Payroll taxes, levied on the monthly income of workers, usually account for more than half of income tax collections, with the bulk of the remainder coming from taxes on earnings by companies, co-operatives and trusts.
This underlines the importance of new jobs and annual pay increases if KRA is to meet its income tax targets in any given year.
Pay As You Earn (PAYE) taxes in the year ended June 30 rose by 12.18 percent to Sh393.36 billion, compared with a year earlier, but fell short of Treasury’s revised target by Sh9.9 billion. KRA attributed the payroll growth to an increase in government workers’ pay.
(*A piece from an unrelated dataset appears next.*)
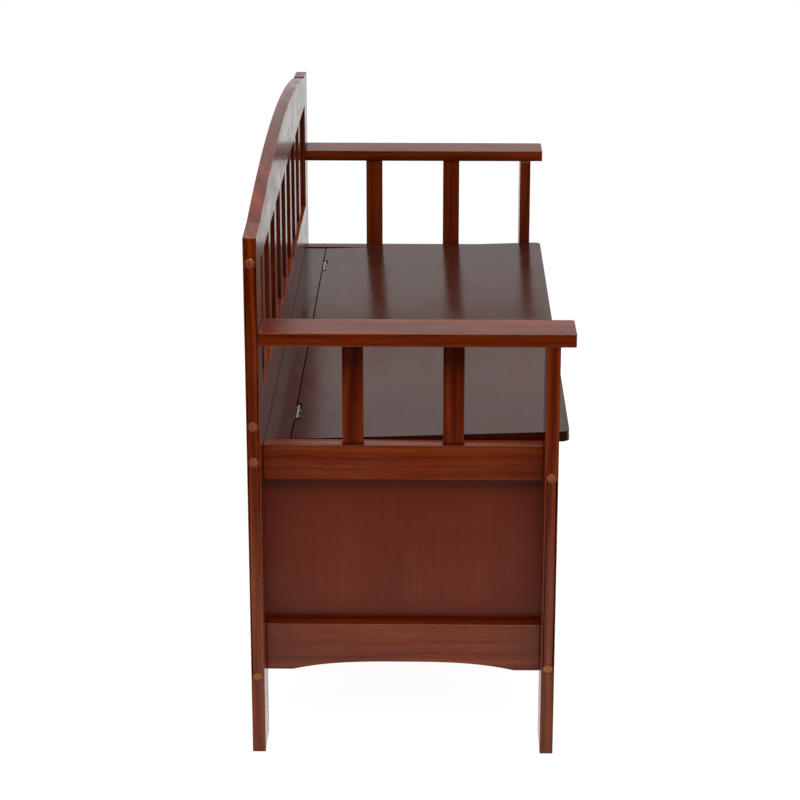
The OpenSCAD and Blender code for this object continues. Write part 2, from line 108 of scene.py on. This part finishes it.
# The camera: millimetres for the lens, metres from the left post's outer rear foot, and degrees.
LENS = 107.35
SENSOR = 36
EYE_BACK = 3.1392       # past the bench's left end
EYE_ASIDE = 0.2666      # in front of the posts' rear
EYE_UP = 1.5590
EYE_TURN = 0.958        # towards the rear
EYE_DROP = 17.994       # downwards


# ---------------------------------------------------------------- node helpers

def node(tree, kind, inputs=None, **settings):
    """Adds a shader node; inputs maps a socket to a value or to another node's output."""
    made = tree.nodes.new("ShaderNode" + kind)
    for key, value in settings.items():
        setattr(made, key, value)
    for socket, value in (inputs or {}).items():
        if isinstance(value, bpy.types.NodeSocket):
            tree.links.new(value, made.inputs[socket])
        else:
            made.inputs[socket].default_value = value
    return made


def maths(tree, operation, first, second=0.0, clamp=False):
    """One Math node's output."""
    return node(tree, "Math", {0: first, 1: second}, operation=operation, use_clamp=clamp).outputs[0]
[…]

“PAYE growth was driven by the public sector, which registered a cumulative growth of 8.9 per cent, driven by upscaling of salaries in the education sector,” KRA commissioner-general James Mburu said earlier, an indication of muted jobs and pay growth in the corporate sector.
Some 312,060 teachers got a pay rise at the start of the year that ended June after their employer, the Teachers Service Commission (TSC), implemented the second phase of their collective bargaining agreement at an estimated cost of Sh18 billion.
The trend was not replicated in the private sectors, where companies struggled based on the profit warnings issued by firms listed at the Nairobi Securities Exchange (NSE)— the bellwether of company and economic performance.
More than 15 of the 62 companies listed on the NSE reported net income drops by at least 25 per cent last year compared with 2017.
Several listed firms have either shed jobs or announced layoffs in recent months.
Firms complain that the government takes years to settle bills for goods and services supplied to it.
The government, on the other hand, attributes the delays to below-target revenue collections and pressing expenditures like public debt repayments that gobble half of tax collections.
Experts say a credit squeeze due to a cap on commercial lending rates, in place since late 2016, had also worsened cash flow for companies and small businesses.
“The interest-rate-capping law continues to strangle the private sector and if the law remains in place in its current form, it will only add to the plight of the private sector,” Mr Qureishi said.
Parliament’s Finance Committee last week rejected Treasury’s proposal to repeal the cap on lending rates. A similar proposal was shot down in 2018.
The Treasury has also revised downwards value added tax (VAT) collections by Sh33.3 billion to Sh462.7 billion, while the target for import duty has been trimmed by Sh6.1 billion to Sh129.3 billion.
Collections from excise duty have, however, been revised upwards by Sh24.3 billion to Sh266.5 billion.
Overall, the Treasury has cut its total tax collections (income, VAT, excise and import) target by Sh91.3 billion to nearly Sh1.67 trillion.